▶ [WHAT TO PRODUCE]
Copy out the lines that include the word "frame".
** Start of RAW DATA **
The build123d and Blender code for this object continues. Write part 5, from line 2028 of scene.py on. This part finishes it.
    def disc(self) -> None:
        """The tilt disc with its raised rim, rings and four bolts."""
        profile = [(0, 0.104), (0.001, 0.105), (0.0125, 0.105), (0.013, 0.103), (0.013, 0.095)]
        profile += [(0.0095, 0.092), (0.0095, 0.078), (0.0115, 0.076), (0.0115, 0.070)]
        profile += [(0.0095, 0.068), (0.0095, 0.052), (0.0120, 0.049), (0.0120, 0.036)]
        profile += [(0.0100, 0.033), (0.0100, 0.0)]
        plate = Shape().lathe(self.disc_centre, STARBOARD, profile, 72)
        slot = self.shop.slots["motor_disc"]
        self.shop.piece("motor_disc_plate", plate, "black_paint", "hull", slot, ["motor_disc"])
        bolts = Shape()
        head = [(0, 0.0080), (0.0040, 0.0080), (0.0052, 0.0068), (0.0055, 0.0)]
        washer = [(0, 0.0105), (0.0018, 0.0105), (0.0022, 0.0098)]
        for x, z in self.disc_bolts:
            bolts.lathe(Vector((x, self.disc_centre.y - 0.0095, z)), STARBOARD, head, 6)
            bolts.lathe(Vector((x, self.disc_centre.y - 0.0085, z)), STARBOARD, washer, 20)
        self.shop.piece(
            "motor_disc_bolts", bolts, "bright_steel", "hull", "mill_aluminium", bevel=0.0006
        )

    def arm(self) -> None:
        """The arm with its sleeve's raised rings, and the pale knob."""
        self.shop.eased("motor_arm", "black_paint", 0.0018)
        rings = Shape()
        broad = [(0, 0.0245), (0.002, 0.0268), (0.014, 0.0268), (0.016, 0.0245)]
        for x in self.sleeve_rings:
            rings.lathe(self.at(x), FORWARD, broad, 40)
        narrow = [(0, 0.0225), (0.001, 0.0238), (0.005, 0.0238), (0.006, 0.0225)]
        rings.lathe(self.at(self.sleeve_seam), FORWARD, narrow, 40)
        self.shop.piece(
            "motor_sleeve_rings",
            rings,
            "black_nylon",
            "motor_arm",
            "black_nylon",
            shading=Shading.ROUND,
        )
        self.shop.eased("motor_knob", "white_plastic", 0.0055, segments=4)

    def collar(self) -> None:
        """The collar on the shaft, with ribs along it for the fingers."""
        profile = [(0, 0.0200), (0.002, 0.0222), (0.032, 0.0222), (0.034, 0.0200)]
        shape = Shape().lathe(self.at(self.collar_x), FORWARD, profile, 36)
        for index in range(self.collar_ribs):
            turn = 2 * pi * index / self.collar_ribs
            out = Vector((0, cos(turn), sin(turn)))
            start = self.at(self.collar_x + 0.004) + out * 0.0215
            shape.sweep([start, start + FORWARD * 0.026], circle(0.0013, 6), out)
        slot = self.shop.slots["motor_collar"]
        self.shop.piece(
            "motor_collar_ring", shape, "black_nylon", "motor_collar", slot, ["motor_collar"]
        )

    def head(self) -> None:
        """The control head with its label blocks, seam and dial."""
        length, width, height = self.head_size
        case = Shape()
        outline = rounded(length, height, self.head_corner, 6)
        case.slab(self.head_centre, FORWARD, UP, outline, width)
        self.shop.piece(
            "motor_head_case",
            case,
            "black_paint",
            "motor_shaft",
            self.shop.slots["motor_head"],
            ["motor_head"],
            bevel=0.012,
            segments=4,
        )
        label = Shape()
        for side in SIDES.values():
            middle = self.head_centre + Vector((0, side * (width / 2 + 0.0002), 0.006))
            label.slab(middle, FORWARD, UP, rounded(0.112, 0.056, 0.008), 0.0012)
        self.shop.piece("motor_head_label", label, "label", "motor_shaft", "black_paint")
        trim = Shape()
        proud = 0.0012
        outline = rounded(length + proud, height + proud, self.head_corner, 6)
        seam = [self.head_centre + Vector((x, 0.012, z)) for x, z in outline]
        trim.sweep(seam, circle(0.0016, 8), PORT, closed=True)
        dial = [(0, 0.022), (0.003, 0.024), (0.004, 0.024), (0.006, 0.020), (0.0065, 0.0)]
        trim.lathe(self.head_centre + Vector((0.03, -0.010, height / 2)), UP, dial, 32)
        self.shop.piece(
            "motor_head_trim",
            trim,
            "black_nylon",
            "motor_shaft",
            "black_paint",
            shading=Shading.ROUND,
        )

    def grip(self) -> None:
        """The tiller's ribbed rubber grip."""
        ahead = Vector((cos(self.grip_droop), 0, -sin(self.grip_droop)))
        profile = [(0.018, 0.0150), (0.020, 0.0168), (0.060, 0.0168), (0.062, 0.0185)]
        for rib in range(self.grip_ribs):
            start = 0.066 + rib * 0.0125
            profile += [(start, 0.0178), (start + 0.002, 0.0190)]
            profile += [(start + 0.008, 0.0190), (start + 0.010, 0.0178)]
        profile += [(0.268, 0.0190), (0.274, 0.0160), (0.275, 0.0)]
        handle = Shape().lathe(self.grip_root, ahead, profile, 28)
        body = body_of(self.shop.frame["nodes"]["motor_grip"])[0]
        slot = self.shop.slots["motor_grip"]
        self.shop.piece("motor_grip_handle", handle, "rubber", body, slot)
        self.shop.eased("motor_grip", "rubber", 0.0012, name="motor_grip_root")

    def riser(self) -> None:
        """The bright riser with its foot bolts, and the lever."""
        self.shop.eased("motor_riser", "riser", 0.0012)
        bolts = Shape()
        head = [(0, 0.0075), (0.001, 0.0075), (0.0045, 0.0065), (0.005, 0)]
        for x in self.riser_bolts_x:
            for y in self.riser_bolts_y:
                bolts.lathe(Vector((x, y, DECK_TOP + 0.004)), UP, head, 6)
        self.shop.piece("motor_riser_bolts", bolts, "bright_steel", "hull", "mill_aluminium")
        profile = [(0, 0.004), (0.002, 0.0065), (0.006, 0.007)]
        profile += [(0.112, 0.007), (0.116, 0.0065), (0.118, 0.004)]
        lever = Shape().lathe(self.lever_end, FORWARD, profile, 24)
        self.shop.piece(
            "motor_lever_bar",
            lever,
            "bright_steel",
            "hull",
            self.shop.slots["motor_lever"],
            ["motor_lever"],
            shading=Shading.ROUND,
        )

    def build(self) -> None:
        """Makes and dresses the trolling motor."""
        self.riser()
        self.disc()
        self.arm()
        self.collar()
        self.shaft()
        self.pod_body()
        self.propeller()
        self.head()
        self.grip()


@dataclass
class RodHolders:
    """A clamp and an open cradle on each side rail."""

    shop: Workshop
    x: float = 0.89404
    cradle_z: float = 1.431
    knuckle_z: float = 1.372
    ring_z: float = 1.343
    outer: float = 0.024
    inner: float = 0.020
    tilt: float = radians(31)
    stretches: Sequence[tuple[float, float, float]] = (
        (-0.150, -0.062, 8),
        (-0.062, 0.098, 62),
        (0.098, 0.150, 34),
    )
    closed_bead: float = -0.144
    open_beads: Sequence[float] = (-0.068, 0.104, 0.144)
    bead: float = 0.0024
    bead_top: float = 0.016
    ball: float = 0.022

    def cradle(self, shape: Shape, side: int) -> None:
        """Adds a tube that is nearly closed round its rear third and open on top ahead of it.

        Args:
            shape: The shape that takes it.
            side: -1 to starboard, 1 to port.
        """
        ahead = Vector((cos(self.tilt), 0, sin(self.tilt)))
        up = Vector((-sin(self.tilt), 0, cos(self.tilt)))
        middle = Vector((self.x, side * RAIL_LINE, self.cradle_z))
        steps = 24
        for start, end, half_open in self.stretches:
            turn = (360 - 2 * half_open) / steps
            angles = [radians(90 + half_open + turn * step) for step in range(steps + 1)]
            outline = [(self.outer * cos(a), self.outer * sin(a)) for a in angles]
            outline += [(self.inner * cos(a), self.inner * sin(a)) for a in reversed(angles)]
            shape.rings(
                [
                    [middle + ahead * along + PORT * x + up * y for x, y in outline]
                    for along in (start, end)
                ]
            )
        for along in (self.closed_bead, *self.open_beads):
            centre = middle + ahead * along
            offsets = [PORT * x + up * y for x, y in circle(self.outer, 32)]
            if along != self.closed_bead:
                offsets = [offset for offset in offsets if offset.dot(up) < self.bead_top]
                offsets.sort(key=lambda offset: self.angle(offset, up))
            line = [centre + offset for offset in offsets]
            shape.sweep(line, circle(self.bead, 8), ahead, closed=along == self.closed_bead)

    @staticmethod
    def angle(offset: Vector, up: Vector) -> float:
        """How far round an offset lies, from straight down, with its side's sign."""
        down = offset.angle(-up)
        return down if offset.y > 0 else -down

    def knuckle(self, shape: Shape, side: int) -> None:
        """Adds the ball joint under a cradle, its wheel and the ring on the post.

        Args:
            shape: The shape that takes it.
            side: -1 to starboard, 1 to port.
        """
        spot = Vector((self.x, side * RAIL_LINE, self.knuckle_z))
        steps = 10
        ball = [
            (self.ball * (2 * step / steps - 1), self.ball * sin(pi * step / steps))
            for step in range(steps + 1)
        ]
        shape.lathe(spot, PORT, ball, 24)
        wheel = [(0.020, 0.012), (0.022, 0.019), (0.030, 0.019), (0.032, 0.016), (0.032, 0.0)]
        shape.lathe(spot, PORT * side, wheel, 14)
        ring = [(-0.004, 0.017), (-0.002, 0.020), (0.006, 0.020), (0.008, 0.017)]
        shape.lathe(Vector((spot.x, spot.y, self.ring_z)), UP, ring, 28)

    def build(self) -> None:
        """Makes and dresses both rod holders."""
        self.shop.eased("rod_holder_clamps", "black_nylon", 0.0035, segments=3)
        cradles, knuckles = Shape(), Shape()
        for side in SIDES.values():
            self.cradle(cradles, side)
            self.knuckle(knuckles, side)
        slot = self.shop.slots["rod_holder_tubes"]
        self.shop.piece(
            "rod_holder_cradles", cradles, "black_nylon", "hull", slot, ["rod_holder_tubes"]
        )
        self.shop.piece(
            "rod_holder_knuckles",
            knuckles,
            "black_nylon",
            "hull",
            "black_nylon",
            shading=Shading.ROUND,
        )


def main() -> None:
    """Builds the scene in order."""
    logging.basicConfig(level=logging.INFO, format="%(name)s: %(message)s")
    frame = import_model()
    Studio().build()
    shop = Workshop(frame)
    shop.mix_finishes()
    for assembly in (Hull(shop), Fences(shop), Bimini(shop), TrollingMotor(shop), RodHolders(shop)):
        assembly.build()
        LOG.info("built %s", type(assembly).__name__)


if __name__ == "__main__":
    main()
** End of RAW DATA **
▶ [ANSWER BELOW]
        body = body_of(self.shop.frame["nodes"]["motor_grip"])[0]
    frame = import_model()
    shop = Workshop(frame)